The HSBC Purchasing Managers' Index ( PMI) - a headline index designed to measure the overall performance of the manufacturing sector - registered 54.2 in December, up from 51.0 in November. The PMI was released by the banking major HSBC on 2 January 2012. The index indicated the strongest improvement in business conditions since June 2011. New orders from overseas clients also grew at a faster pace than November 2011, the second consecutive expansion after shrinking for four months.
India’s manufacturing activity was at a a six-month high in December 2011 on account of an increase in factory output and new orders from domestic and international firms. The HSBC Markit India Manufacturing PMI jumped to 54.2 from 51.0 in November, its biggest monthly rise since April, 2009.
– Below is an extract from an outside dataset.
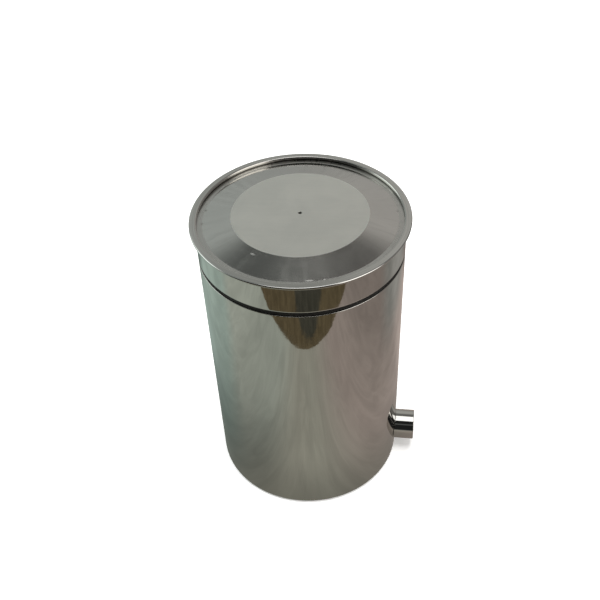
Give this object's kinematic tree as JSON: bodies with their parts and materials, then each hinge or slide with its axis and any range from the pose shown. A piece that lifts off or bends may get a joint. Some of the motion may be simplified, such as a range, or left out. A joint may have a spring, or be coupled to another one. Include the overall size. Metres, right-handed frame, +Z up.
{
  "type": "liquid nitrogen dewar",
  "caption": "Wide-mouthed double-walled vacuum dewar of polished steel, with a lift-off insulated lid and a capped evacuation port low on its side.",
  "frame": {"origin": "on the floor under the four rubber feet, on the vessel's axis", "axes": "+Z up along the vessel's axis, through the mouth and the lid's vent hole; +X outwards along the evacuation port's axis"},
  "size_m": [0.2258, 0.2096, 0.3214],
  "materials": {
    "mirror_steel": "polished",
    "satin_steel": "satin",
    "mill_steel": "satin",
    "black_rubber": "matte",
    "foil_blanket": "satin",
    "glass_fibre": "satin",
    "rigid_foam": "matte"
  },
  "bodies": {
    "vessel": {"outer_shell": "mirror_steel", "outer_base": "mill_steel", "rubber_feet": "black_rubber", "inner_wall": "mill_steel", "inner_base": "mill_steel", "neck_ring": "mirror_steel", "superinsulation_wrap": "foil_blanket", "superinsulation_base": "foil_blanket", "sorbent_canister": "mill_steel", "base_socket": "mill_steel", "inner_socket": "mill_steel", "support_post": "glass_fibre", "port_tube": "mill_steel", "port_cap_o_ring": "black_rubber"},
    "lid": {"lid_gasket": "black_rubber", "lid_skirt": "mirror_steel", "lid_rim": "mirror_steel", "lid_top_plate": "satin_steel", "lid_plug_pan": "mill_steel", "lid_foam": "rigid_foam", "lid_vent_tube": "mill_steel"},
    "port_cap": {"port_cap": "mirror_steel"},
    "port_plug": {"port_plug": "mill_steel", "port_plug_o_rings": "black_rubber"}
  },
  "joints": [
    {"name": "lid_lift", "type": "slide", "parent": "vessel", "child": "lid", "axis": [0, 0, 1], "range_m": [0, 0.12]},
    {"name": "port_cap_pull", "type": "slide", "parent": "vessel", "child": "port_cap", "axis": [1, 0, 0], "range_m": [0, 0.03]},
    {"name": "port_plug_lift", "type": "slide", "parent": "vessel", "child": "port_plug", "axis": [1, 0, 0], "range_m": [0, 0.004]}
  ]
}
The index stayed above the 50 mark that separates growth from contraction for 33 months now. The PMI or Purchasing Managers’ Index dipped to 50.4 in September 2011.
Data released by the government had showed a 5.1 per cent contraction in the IIP numbers in October 2011, its slowest since March, 2009. The successive rate hikes by the RBI and weak macroeconomic conditions domestically and globally were blamed for the contraction. The official industrial output data showed factory output plunged 5.1% in October, raising worries about the health of the manufacturing sector. This was the first fall in industrial output in nearly two years.
Manufacturing sector employment also increased slightly during December 2011, ending a period of job losses that had set in during August 2011. Costs went up on higher prices of raw materials and fuel on the input front, adding with higher demand. The demand from clients allowed manufacturing companies to increase output prices at an accelerated pace to pass on the costs.